Each line that includes "handed" counts once; give the total and nothing besides.

==== RECORDS SUPPLIED ====

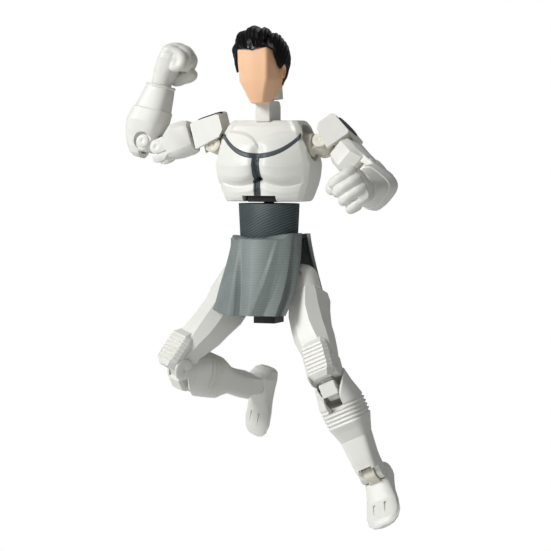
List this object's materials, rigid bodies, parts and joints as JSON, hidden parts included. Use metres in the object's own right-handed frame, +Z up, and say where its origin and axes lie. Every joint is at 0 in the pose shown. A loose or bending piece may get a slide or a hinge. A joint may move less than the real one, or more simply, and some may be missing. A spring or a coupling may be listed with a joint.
{
  "type": "humanoid robot kit",
  "caption": "Humanoid figure kit: armour shells over a pinned inner frame, pleated skirt panels, and jointed neck, waist, arms and legs, held in a leaping pose.",
  "frame": {"origin": "centre of the mouth of the display stand bore in the middle of the back", "axes": "+Z up the standing figure, -Y the way it faces, +X towards its left side"},
  "size_m": [0.0862, 0.058, 0.1388],
  "materials": {
    "white": "satin moulded",
    "ivory": "matte moulded",
    "face": "matte moulded",
    "hair": "gloss moulded",
    "skirt": "matte printed",
    "dark_grey": "matte printed",
    "black": "matte moulded"
  },
  "bodies": {
    "chest": {"chest_core": "ivory", "chest_front": "white", "chest_back": "white", "collar_stripe": "dark_grey", "zip_strip": "dark_grey", "waist_joint": "black", "neck_pin": "ivory"},
    "neck": {"neck": "white"},
    "head": {"head_core": "ivory", "face_plate": "face", "hair": "hair"},
    "waist": {"waist": "dark_grey"},
    "pelvis": {"pelvis": "black", "waist_pin": "ivory"},
    "skirt_front": {"skirt_front": "skirt"},
    "skirt_back": {"skirt_back": "skirt"},
    "shoulder_link_left": {"shoulder_link_left": "ivory"},
    "shoulder_left": {"shoulder_core_left": "ivory", "shoulder_pin_left": "ivory", "shoulder_cap_left": "white", "shoulder_disc_left": "black"},
    "upper_arm_left": {"upper_arm_left": "white"},
    "elbow_left": {"elbow_link_left": "ivory", "elbow_pins_left": "ivory"},
    "forearm_left": {"forearm_left": "white"},
    "hand_left": {"hand_left": "white"},
    "hip_link_left": {"hip_link_left": "ivory"},
    "hip_left": {"hip_cap_left": "white", "hip_pin_left": "ivory"},
    "thigh_left": {"thigh_left": "white", "knee_cap_left": "white"},
    "knee_left": {"knee_link_left": "ivory", "knee_pins_left": "white"},
    "shin_left": {"shin_left": "white"},
    "foot_left": {"foot_left": "white", "ankle_link_left": "ivory", "ankle_pin_left": "ivory"},
    "shoulder_link_right": {"shoulder_link_right": "ivory"},
    "shoulder_right": {"shoulder_core_right": "ivory", "shoulder_pin_right": "ivory", "shoulder_cap_right": "white", "shoulder_disc_right": "black"},
    "upper_arm_right": {"upper_arm_right": "white"},
    "elbow_right": {"elbow_link_right": "ivory", "elbow_pins_right": "ivory"},
    "forearm_right": {"forearm_right": "white"},
    "hand_right": {"hand_right": "white"},
    "hip_link_right": {"hip_link_right": "ivory"},
    "hip_right": {"hip_cap_right": "white", "hip_pin_right": "ivory"},
    "thigh_right": {"thigh_right": "white", "knee_cap_right": "white"},
    "knee_right": {"knee_link_right": "ivory", "knee_pins_right": "white"},
    "shin_right": {"shin_right": "white"},
    "foot_right": {"foot_right": "white", "ankle_link_right": "ivory", "ankle_pin_right": "ivory"}
  },
  "joints": [
    {"name": "neck_nod", "type": "hinge", "parent": "chest", "child": "neck", "pos_m": [0, -0.007, 0.0054], "axis": [1, 0, 0], "range_deg": [-10, 10]},
    {"name": "head_turn", "type": "hinge", "parent": "neck", "child": "head", "pos_m": [0, -0.007, 0.014], "axis": [-0.0698, 0, 0.9976], "range_deg": [-50, 50]},
    {"name": "waist_turn", "type": "hinge", "parent": "chest", "child": "waist", "pos_m": [0, -0.0065, -0.0147], "axis": [0, 0, 1], "range_deg": [-35, 35]},
    {"name": "pelvis_bend", "type": "hinge", "parent": "waist", "child": "pelvis", "pos_m": [0, -0.0065, -0.03], "axis": [1, 0, 0], "range_deg": [-7, 7]},
    {"name": "skirt_front_flap", "type": "hinge", "parent": "pelvis", "child": "skirt_front", "pos_m": [0, -0.0132, -0.029], "axis": [-1, 0, 0], "range_deg": [0, 18]},
    {"name": "skirt_back_flap", "type": "hinge", "parent": "pelvis", "child": "skirt_back", "pos_m": [0, 0.0002, -0.029], "axis": [1, 0, 0], "range_deg": [0, 18]},
    {"name": "shoulder_swing_left", "type": "hinge", "parent": "chest", "child": "shoulder_link_left", "pos_m": [0.0163, -0.0065, 0.0015], "axis": [-1, 0, 0], "range_deg": [-34, 61]},
    {"name": "shoulder_raise_left", "type": "hinge", "parent": "shoulder_link_left", "child": "shoulder_left", "pos_m": [0.0163, -0.0065, 0.0015], "axis": [0, -0.829, 0.5592], "range_deg": [-31, 39]},
    {"name": "arm_twist_left", "type": "hinge", "parent": "shoulder_left", "child": "upper_arm_left", "pos_m": [0.01966, -0.00475, 0.0041], "axis": [-0.682, 0.409, 0.6063], "range_deg": [-33, 37]},
    {"name": "elbow_upper_left", "type": "hinge", "parent": "upper_arm_left", "child": "elbow_left", "pos_m": [0.03092, -0.01149, -0.0059], "axis": [-0.6516, 0.0366, -0.7576], "range_deg": [-7, 43]},
    {"name": "elbow_lower_left", "type": "hinge", "parent": "elbow_left", "child": "forearm_left", "pos_m": [0.03372, -0.01377, -0.00842], "axis": [-0.6516, 0.0366, -0.7576], "range_deg": [-50, 32]},
    {"name": "wrist_turn_left", "type": "hinge", "parent": "forearm_left", "child": "hand_left", "pos_m": [0.03525, -0.03006, -0.01053], "axis": [-0.093, 0.9875, 0.1276], "range_deg": [-90, 90]},
    {"name": "hip_swing_left", "type": "hinge", "parent": "pelvis", "child": "hip_link_left", "pos_m": [0.0103, -0.0065, -0.0365], "axis": [-1, 0, 0], "range_deg": [-36, 4]},
    {"name": "hip_spread_left", "type": "hinge", "parent": "hip_link_left", "child": "hip_left", "pos_m": [0.0103, -0.0065, -0.0365], "axis": [0, -0.9135, 0.4067], "range_deg": [-17, 5]},
    {"name": "thigh_twist_left", "type": "hinge", "parent": "hip_left", "child": "thigh_left", "pos_m": [0.0103, -0.0065, -0.0365], "axis": [-0.3746, 0.3771, 0.847], "range_deg": [-10, 22]},
    {"name": "knee_upper_left", "type": "hinge", "parent": "thigh_left", "child": "knee_left", "pos_m": [0.02127, -0.01809, -0.06132], "axis": [0.9131, -0.0086, 0.4077], "range_deg": [-20, 50]},
    {"name": "knee_lower_left", "type": "hinge", "parent": "knee_left", "child": "shin_left", "pos_m": [0.02355, -0.0183, -0.06643], "axis": [0.9131, -0.0086, 0.4077], "range_deg": [-6, 42]},
    {"name": "ankle_left", "type": "hinge", "parent": "shin_left", "child": "foot_left", "pos_m": [0.03393, -0.01609, -0.08962], "axis": [0.9131, -0.0086, 0.4077], "range_deg": [-41, 1]},
    {"name": "shoulder_swing_right", "type": "hinge", "parent": "chest", "child": "shoulder_link_right", "pos_m": [-0.0163, -0.0065, 0.0015], "axis": [-1, 0, 0], "range_deg": [-9, 86]},
    {"name": "shoulder_raise_right", "type": "hinge", "parent": "shoulder_link_right", "child": "shoulder_right", "pos_m": [-0.0163, -0.0065, 0.0015], "axis": [0, 0.9877, -0.1564], "range_deg": [-60, 10]},
    {"name": "arm_twist_right", "type": "hinge", "parent": "shoulder_right", "child": "upper_arm_right", "pos_m": [-0.01772, -0.00582, 0.00582], "axis": [-0.9511, -0.0483, -0.3052], "range_deg": [-26, 14]},
    {"name": "elbow_upper_right", "type": "hinge", "parent": "upper_arm_right", "child": "elbow_right", "pos_m": [-0.03341, -0.00661, 0.00078], "axis": [-0.0216, 0.9957, -0.0905], "range_deg": [-40, 10]},
    {"name": "elbow_lower_right", "type": "hinge", "parent": "elbow_right", "child": "forearm_right", "pos_m": [-0.03749, -0.00655, 0.00244], "axis": [-0.0216, 0.9957, -0.0905], "range_deg": [-80, 2]},
    {"name": "wrist_turn_right", "type": "hinge", "parent": "forearm_right", "child": "hand_right", "pos_m": [-0.03405, -0.00502, 0.0185], "axis": [0.2086, 0.093, 0.9736], "range_deg": [-90, 90]},
    {"name": "hip_swing_right", "type": "hinge", "parent": "pelvis", "child": "hip_link_right", "pos_m": [-0.0103, -0.0065, -0.0365], "axis": [-1, 0, 0], "range_deg": [-38, 2]},
    {"name": "hip_spread_right", "type": "hinge", "parent": "hip_link_right", "child": "hip_right", "pos_m": [-0.0103, -0.0065, -0.0365], "axis": [0, 0.8988, -0.4384], "range_deg": [-20, 2]},
    {"name": "thigh_twist_right", "type": "hinge", "parent": "hip_right", "child": "thigh_right", "pos_m": [-0.0103, -0.0065, -0.0365], "axis": [-0.4226, -0.3973, -0.8146], "range_deg": [-19, 5]},
    {"name": "knee_upper_right", "type": "hinge", "parent": "thigh_right", "child": "knee_right", "pos_m": [-0.02291, -0.01862, -0.06026], "axis": [0.8569, -0.4678, -0.2164], "range_deg": [-68, 2]},
    {"name": "knee_lower_right", "type": "hinge", "parent": "knee_right", "child": "shin_right", "pos_m": [-0.02227, -0.01535, -0.06476], "axis": [0.8569, -0.4678, -0.2164], "range_deg": [-44, 4]},
    {"name": "ankle_right", "type": "hinge", "parent": "shin_right", "child": "foot_right", "pos_m": [-0.01112, 0.00715, -0.06923], "axis": [0.8569, -0.4678, -0.2164], "range_deg": [-7, 35]}
  ]
}
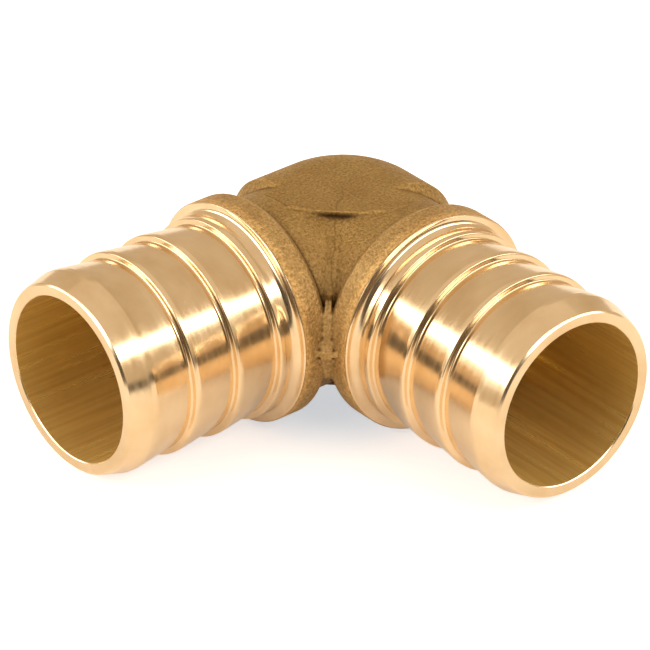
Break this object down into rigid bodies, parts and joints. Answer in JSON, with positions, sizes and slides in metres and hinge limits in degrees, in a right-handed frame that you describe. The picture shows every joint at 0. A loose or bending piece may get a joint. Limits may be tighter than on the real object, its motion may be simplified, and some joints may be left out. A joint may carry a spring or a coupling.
{
  "type": "pex crimp elbow fitting",
  "caption": "Right-angle brass elbow with a barbed insert and a collar on each arm, for flexible water tube held by crimp rings.",
  "frame": {"origin": "crossing of the two bore axes, in the parting plane of the forging", "axes": "+X out along the bore of arm A, +Y out along the bore of arm B, +Z square to both bores"},
  "size_m": [0.0497, 0.0497, 0.0248],
  "materials": {
    "brass": "forged body left grainy, inserts and collar faces turned bright"
  },
  "bodies": {
    "root": {"elbow_fitting": "brass"}
  },
  "joints": []
}
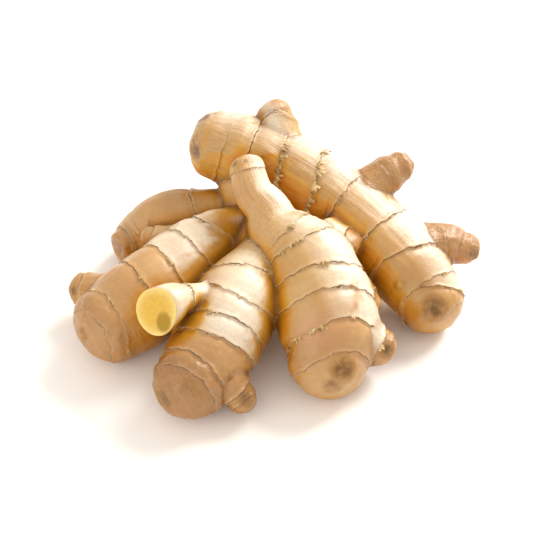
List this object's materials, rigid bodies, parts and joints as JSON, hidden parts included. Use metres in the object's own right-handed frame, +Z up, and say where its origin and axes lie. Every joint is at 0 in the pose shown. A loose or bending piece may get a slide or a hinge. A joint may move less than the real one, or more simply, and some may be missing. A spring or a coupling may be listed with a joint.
{
  "type": "ginger root",
  "caption": "Whole hand of fresh ginger: plump ringed fingers fan out from a low crown, with small knobs and a cut end; lies loose on a table as food to cook with.",
  "frame": {"origin": "middle of the bounding box in plan, on the surface that the hand lies on", "axes": "+X along the hand's longest extent, towards the tip of the long finger; +Y away from the front fingers' tips, towards the back; +Z up"},
  "size_m": [0.1673, 0.1317, 0.0644],
  "materials": {
    "skin": "satin tan skin with thin brown leaf-scar rings; a cut end shows smooth yellow flesh",
    "flesh": "moist smooth yellow flesh of the cut end"
  },
  "bodies": {
    "root": {"ginger_rhizome": "skin"}
  },
  "joints": []
}
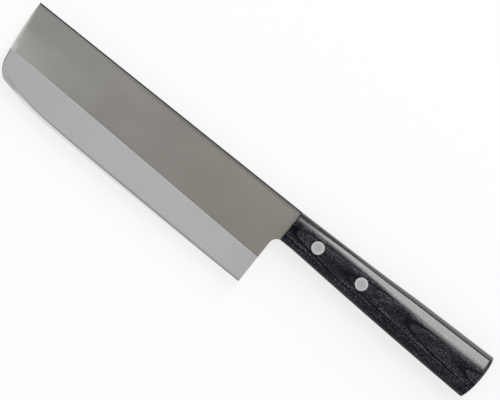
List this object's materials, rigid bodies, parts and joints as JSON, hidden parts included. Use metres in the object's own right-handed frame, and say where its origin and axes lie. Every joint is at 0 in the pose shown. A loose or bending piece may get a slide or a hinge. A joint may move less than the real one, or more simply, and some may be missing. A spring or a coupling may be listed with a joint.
{
  "type": "nakiri knife",
  "caption": "Straight vegetable knife: deep square-fronted blade with a wide bevel, short neck, and a flared dark wooden handle riveted over a half tang.",
  "frame": {"origin": "under the middle of the knife's outline, level with the underside of the handle as the knife lies on its right side", "axes": "+X from the blade's front to the handle's butt, +Y from the cutting edge to the spine, +Z out of the left side"},
  "size_m": [0.2904, 0.0502, 0.016],
  "materials": {
    "blade_steel": "satin, with a finer and brighter ground bevel",
    "handle_wood": "smooth black laminated wood, semi-gloss",
    "spacer_wood": "smooth black laminated wood, semi-gloss",
    "rivet_metal": "ground flush, satin"
  },
  "bodies": {
    "root": {"blade": "blade_steel", "left_handle_scale": "handle_wood", "right_handle_scale": "handle_wood", "tang_spacer": "spacer_wood", "front_rivet_socket": "rivet_metal", "front_rivet_stem": "rivet_metal", "rear_rivet_socket": "rivet_metal", "rear_rivet_stem": "rivet_metal"}
  },
  "joints": []
}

====

EXERCISE SOLUTION — 4